I claim that in this case the curve $$E:y^2=x^3-ax$$ has $p+1$ rational points as well as $n_2=2$.

The first claim follows from the fact that the polynomial $f(x)=x^3-ax$ is odd. For any $x\in\Bbb{F}_p$ either $f(x)=f(-x)=0$ or exactly one of $f(x), f(-x)=-f(x)$ is a quadratic residue (and the other is a quadratic non-residue). This immediately implies that $|E(\Bbb{F}_p)|=p+1$, this argument has been covered many times on this site already.

The second claim follows from the fact that $f(x)=x(x^2-a)$ has three distinct solutions $x=0, x=\pm\sqrt{a}$ in $\Bbb{F}_p$. On an elliptic curve in short Weierstrass form the points with $y=0$ have order two. Therefore on $E(\Bbb{F}_p)$ we have three points of order two.

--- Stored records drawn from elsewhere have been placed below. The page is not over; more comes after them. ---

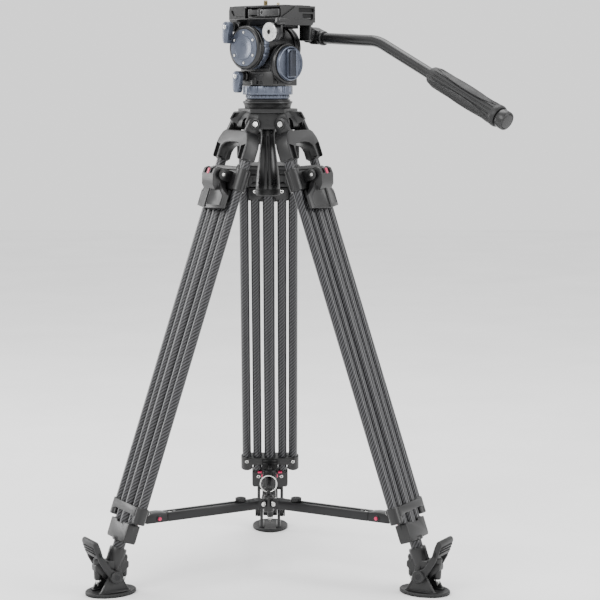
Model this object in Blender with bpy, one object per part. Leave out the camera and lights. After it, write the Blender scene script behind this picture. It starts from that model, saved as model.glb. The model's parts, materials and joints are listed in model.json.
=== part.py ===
"""Twin-tube video tripod with a pan and tilt head, standing on three feet.

Every length is given in millimetres and turned to metres by MM when a mesh
is made. The tripod's axis stands at AXIS_X, AXIS_Y so that the whole object's
bounding box is centred on the origin, with the floor at z = 0.
"""

from math import cos, pi, radians, sin

import bmesh
import bpy
from mathutils import Matrix, Vector

MM = 0.001
GAP = 0.3  # clearance left between neighbouring solids

# where the tripod's axis stands
AXIS_X = -29.079
AXIS_Y = -22.747

# legs
LEG_LEAN = radians(19.177)  # from the vertical
HINGE_RADIUS = 38.4  # leg hinge, measured out from the axis
HINGE_HEIGHT = 672.0
FLOOR_TO_HINGE = 711.6  # along the leg's centre line
OUTER_TUBE_RADIUS = 7.0
OUTER_TUBE_OFFSET = 37.5
INNER_TUBE_RADIUS = 7.0
INNER_TUBE_OFFSET = 20.2
CENTRE_TUBE_RADIUS = 9.0
LEG_AZIMUTHS = {"a": 90.0, "b": 210.0, "c": 330.0}

# feet
FOOT_RADIUS = 262.0
FOOT_HEIGHT = 28.0
PAD_HALF_LENGTH = 38.3
PAD_HALF_WIDTH = 28.9
PAD_THICKNESS = 4.5

# spreader
ARM_PIVOT_RADIUS = 207.0
ARM_HEIGHT = 103.0
ARM_HALF_WIDTH = 10.0
ARM_HALF_HEIGHT = 6.5
CLIP_LENGTH = 33.0
HUB_RADIUS = 13.0

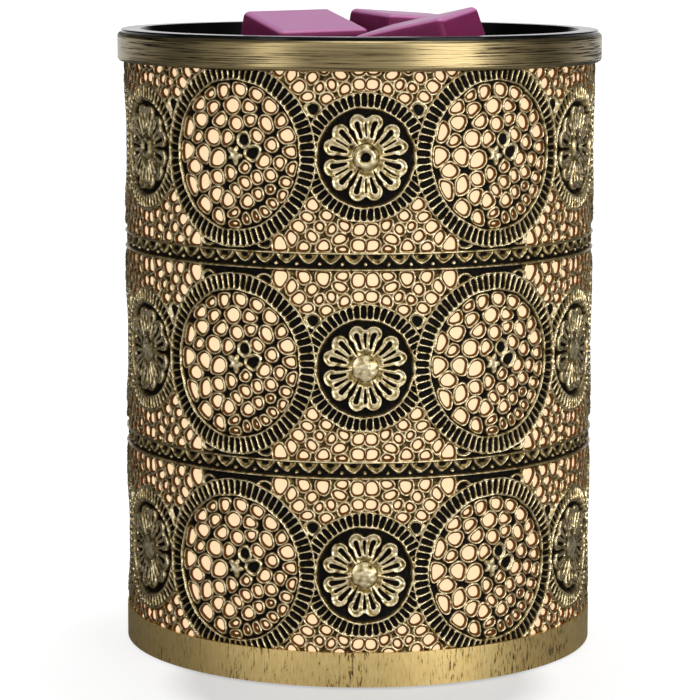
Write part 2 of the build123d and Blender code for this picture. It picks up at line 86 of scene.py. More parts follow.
def noise(tree, scale, detail=4, roughness=0.55, stretch=(1, 1, 1)):
    tex = addNode(tree, "ShaderNodeTexNoise")
    tex.inputs["Scale"].default_value = scale
    tex.inputs["Detail"].default_value = detail
    tex.inputs["Roughness"].default_value = roughness
    join(tree, place(tree, stretch), "Vector", tex, "Vector")
    return tex.outputs["Fac"]


def ramp(tree, source, stops):
    node = addNode(tree, "ShaderNodeValToRGB")
    while len(node.color_ramp.elements) < len(stops):
        node.color_ramp.elements.new(0.5)
    for element, (where, colour) in zip(node.color_ramp.elements, stops):
        element.position = where
        element.color = (colour,) * 3 + (1,) if isinstance(colour, float) else (*colour, 1)
    tree.links.new(source, node.inputs["Fac"])
    return node.outputs["Color"]


def calc(tree, operation, a, b=None, c=None, clamp=False):
    node = addNode(tree, "ShaderNodeMath", operation=operation, use_clamp=clamp)
    for socket, value in zip(node.inputs, (a, b, c)):
        feed(tree, socket, value)
    return node.outputs[0]


def axisOf(tree, kind, axis):
    # one axis of a texture coordinate
    split = addNode(tree, "ShaderNodeSeparateXYZ")
    join(tree, addNode(tree, "ShaderNodeTexCoord"), kind, split, "Vector")
    return split.outputs[axis]


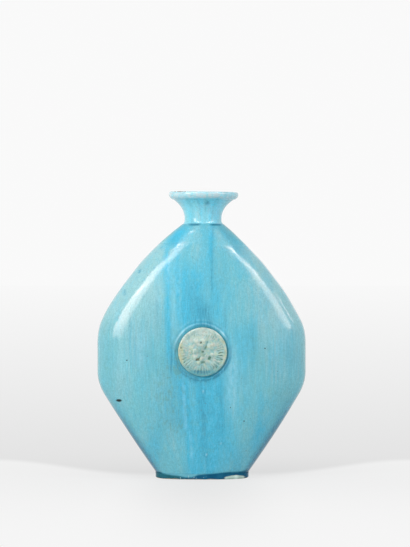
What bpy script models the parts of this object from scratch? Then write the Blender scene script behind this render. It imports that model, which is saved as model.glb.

This means that the group is not cyclic, and hence $n_2>1$. The OP already explained why $n_2\in\{1,2\}$ so we can conclude that $n_2=2$.


If, instead, we select $a$ to be a quadratic non-residue, it follows that $E$ has only a single $\Bbb{F}_p$-rational point of order two. So in that case $2\nmid n_2$, and the group $E(\Bbb{F}_p)$ must, indeed, be cyclic of order $p+1$.